Exploring the reusability of Northern Kurdish resources for Badini speech recognition

Proceedings of the First Workshop on Dialects in NLP — A Resource Perspective

Abstract

Badini is a variant of the Kurdish language spoken in the Duhok province of the Kurdistan Region of Iraq. It is written mainly in a modified version of the Arabic script. Although it shares the same script as Central Kurdish (CKB), it is linguistically classified under the Northern Kurdish (KMR) branch. In this paper, we explore the potential and limitations of Northern Kurdish ASR resources for the Badini variant.
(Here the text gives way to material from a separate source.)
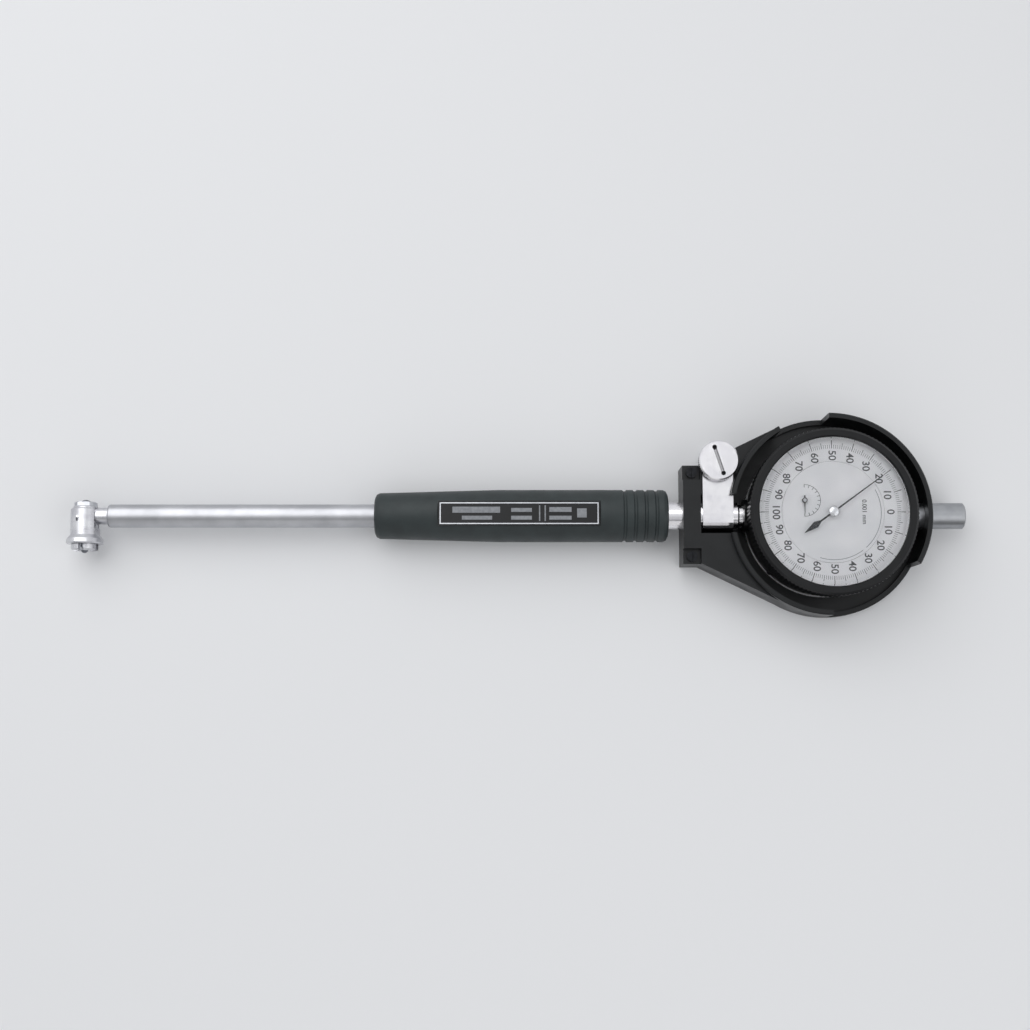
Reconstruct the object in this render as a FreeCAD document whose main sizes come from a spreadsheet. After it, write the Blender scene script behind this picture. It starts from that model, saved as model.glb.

Firstly, we transliterate the Common Voice 18 dataset from the Latin script into the modified Arabic script and revised it to align with the orthographic conventions of Badini variant. Additionally, we introduce the first text collection for the Badini variant, containing 14,22 million tokens, which serves as a source for speech synthesis. A third resource developed in this research is a standard speech recognition benchmark recorded by 5 speakers which includes 2 hours and 46 minutes of multi-domain read speech. Results show that combining transliterated and synthetic data significantly improves recognition accuracy, achieving a 6.8% CER and 34% WER. All three resources curated during this research will be made available under the CC BY-NC-ND 4.0 license.